Secondo Valeria Andrade Garcia, ricercatrice dell’Università centrale dell’Ecuador, il segreto del successo di Yunguilla risiede proprio nell’integrazione di vari servizi. “Si è fermata un po’ l’emigrazione. Si sono aperte altre attività produttive. Si è avviato un processo di emancipazione locale. Sono sorti nuovi leader di base. E ora c’è tutta una nuova generazione che ha ottenuto un livello educativo superiore”, spiega ad Altreconomia. 

Andrade ha calcolato che, nel 2012, le attività produttive collegate al turismo hanno generato entrate per cinquanta dollari mensili a famiglia. Nello stesso periodo, il salario minimo mensile per chi aveva un lavoro regolare ammontava a 292 dollari. 

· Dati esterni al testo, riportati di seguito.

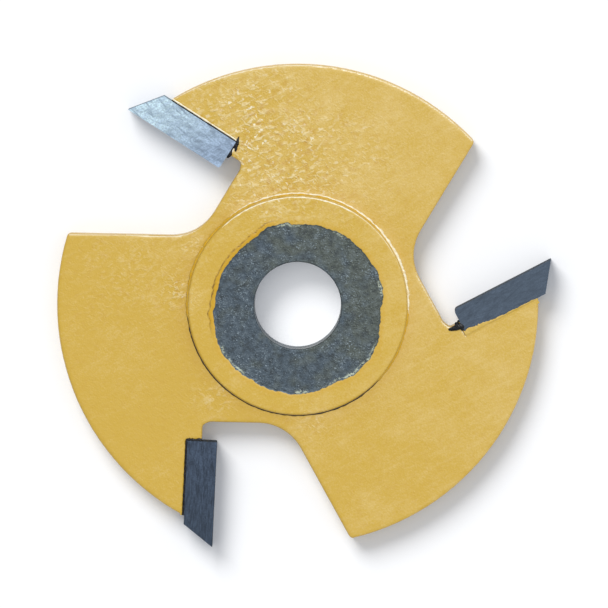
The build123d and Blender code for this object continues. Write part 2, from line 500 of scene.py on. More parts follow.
def carbide(name, color, outer_color, side_color, depth, angle, line_turn):
    """Ground sintered carbide with grinding lines, smeared patches, a toned outer end and darker
    sides; the first tip's tones are a painted reflection.
    """
    finish = Finish(name)
    lines = finish.stretched(angle + line_turn, (3.0 * MM, 0.36 * MM, 3 * MM))
    lines = finish.span(finish.noise(1.0, 3.0, 0.65, lines), 0.42, 0.60)
    smears = finish.stretched(angle + math.radians(18), (4.2 * MM, 1.5 * MM, 2 * MM))
    smears = finish.span(finish.noise(1.0, 4.0, 0.65, smears, 0.8), 0.38, 0.66)
    smudges = finish.stretched(angle + math.radians(-12), (5.0 * MM, 0.8 * MM, 3 * MM))
    smudges = finish.span(finish.noise(1.0, 3.0, 0.55, smudges, 0.2), 0.52, 0.70, 0.0, 0.70)
    grain = finish.span(finish.noise(0.42 * MM, 3.0, 0.7), 0.42, 0.62, 0.0, 0.5)
    dark = tuple((1 - depth) * value for value in color)
    light = tuple((1 + 0.7 * depth) * value for value in color)
    length = finish.node("ShaderNodeVectorMath", operation="LENGTH")
    finish.link(finish.place, length.inputs[0])
    outer = finish.span(length.outputs["Value"], 46 * MM, 62 * MM)
    base = finish.mix(smears, dark, light)
    outer = finish.times(outer, finish.span(smears, 0, 1, 0.55, 1.0))
    base = finish.mix(outer, base, outer_color)
    base = finish.mix(finish.times(lines, 0.55), base, light)
    base = finish.mix(smudges, base, dark)
    base = finish.mix(grain, base, dark)
    # The sides are painted darker and duller than the ground faces: partly the sintered finish,
    # partly painted shade that keeps the lit side walls dark
    upright = finish.axes(finish.node("ShaderNodeNewGeometry").outputs["Normal"])["Z"]
    side = finish.span(finish.math("ABSOLUTE", upright, 0.0), 0.5, 0.95, 1.0, 0.0)
    face_gloss = finish.span(smears, 0.0, 1.0, 0.42, 0.30)
    return finish.done(
        Base_Color=finish.mix(side, base, side_color),
        Roughness=finish.math("MAXIMUM", face_gloss, finish.times(side, 0.8)),
        Metallic=finish.span(side, 0.0, 1.0, 0.55, 0.1),
        Normal=finish.bump(lines, 0.005 * MM),
        Specular_IOR_Level=0.3,
    )


def silver_braze(settings):
    """Silver braze, darkened by heat."""
    finish = Finish("silver_braze")
    tone = finish.span(finish.noise(0.8 * MM, 3.0), 0.35, 0.65)
    return finish.done(
        Base_Color=finish.mix(tone, BRAZE_BURNT, BRAZE_BRIGHT),
        Roughness=finish.span(tone, 0, 1, 0.55, 0.35),
        Normal=finish.bump(finish.noise(0.4 * MM), 0.02 * MM),
        Metallic=0.8,
    )


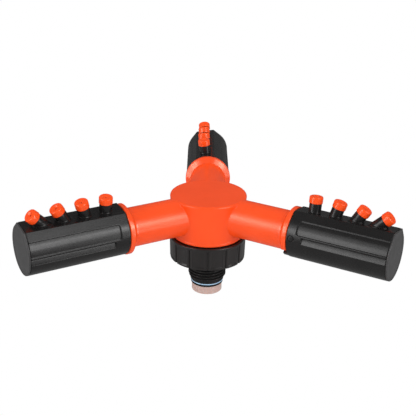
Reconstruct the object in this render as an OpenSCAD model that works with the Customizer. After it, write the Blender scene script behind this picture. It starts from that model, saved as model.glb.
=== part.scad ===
// Rotary garden sprinkler head: three arms with turnable nozzle barrels on a threaded inlet.
// Millimetres. +Z is up. The origin is on the spin axis, on the thread's shoulder.

/* [Arms] */
// height of the arm axes above the thread shoulder
arm_z = 33.4; // [32:0.1:40]
// radius of each arm tube
arm_r = 13.3; // [12.6:0.1:14]
// radius of the water way in each arm
arm_bore_r = 10.3; // [8:0.1:10.4]
// spin axis to the hub side of the flange
flange_s = 63.7; // [60:0.1:63.8]
// thickness of the flange at the end of each arm
flange_t = 3.2; // [3:0.1:3.3]
// outer radius of the flange
flange_r = 17.15; // [16.8:0.05:18]
// radius of the spigot that carries a barrel
spigot_r = 12.8; // [12.6:0.05:12.8]
// far end of the spigot
spigot_end = 76; // [75.7:0.1:76.5]

/* [Hub] */
// radius of the hub at its top edge
hub_top_r = 26.8; // [26:0.1:30]
// radius of the hub at its bottom edge
hub_bottom_r = 24.7; // [24:0.1:26]
// height of the hub's top face
hub_top = 46.9; // [46.8:0.1:50]
// height of the hub's bottom face
hub_bottom = 16.5; // [16.3:0.1:17]
// rounding of the hub's top edge
hub_round = 1.8; // [1:0.1:2.5]
// radius of the hollow in the hub
hub_cavity_r = 20.5; // [18:0.1:20.6]

/* [Nozzle barrels] */
// radius of the barrel shell
barrel_r = 16.6; // [16.4:0.1:17]
// inner end of the barrel
barrel_start = 67.2; // [67.2:0.1:67.4]
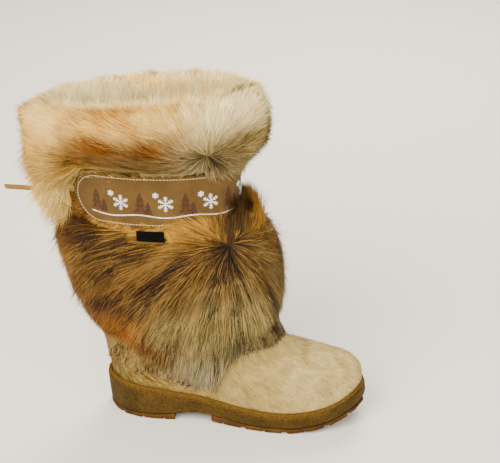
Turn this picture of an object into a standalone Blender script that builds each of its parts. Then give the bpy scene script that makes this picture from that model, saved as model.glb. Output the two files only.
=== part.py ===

La ricercatrice crede però che ci siano anche altri aspetti da tenere in considerazione. “Si sta generando un circolo virtuoso che permette che la comunità abbia altre entrate e un miglioramento della qualità di vita, ma anche che attori storicamente relegati ai margini, come le donne e i giovani, possano prendere migliori decisioni”.

Diana Torres ha iniziato a formarsi come guida nel 2012, studiando in organizzazioni per la conservazione dell’ambiente come la vicina Maquipucuna. In questi anni ha anche lavorato nella fabbrica di latticini, nel vivaio, e come cuoca. Ma quello che più le dà soddisfazione è passare il proprio tempo immersa nel bosco nuvoloso. 

“Nel 2020 feci la mia ultima guida pochi giorni prima di partorire, e quindi credo che anche mia figlia sarà una ‘chasqui’, una donna di montagna”, racconta. Prima di riprendere il cammino, Torres si ferma un attimo a riflettere. “Io spero soprattutto che mia figlia non dimentichi da dove viene. Dobbiamo sempre tenere ben presente che la nostra è una comunità che lotta”. Si calza il cappello e afferra il machete. Mancano ancora due ore di cammino prima di arrivare alla fine del sentiero. 

Secondo Parra, questo orgoglio è il maggior successo del progetto. “Ci aiuta a lottare contro una delle più grandi forme di povertà diffusa nelle comunità: la migrazione delle persone che vedono l’unico sviluppo possibile nelle città”.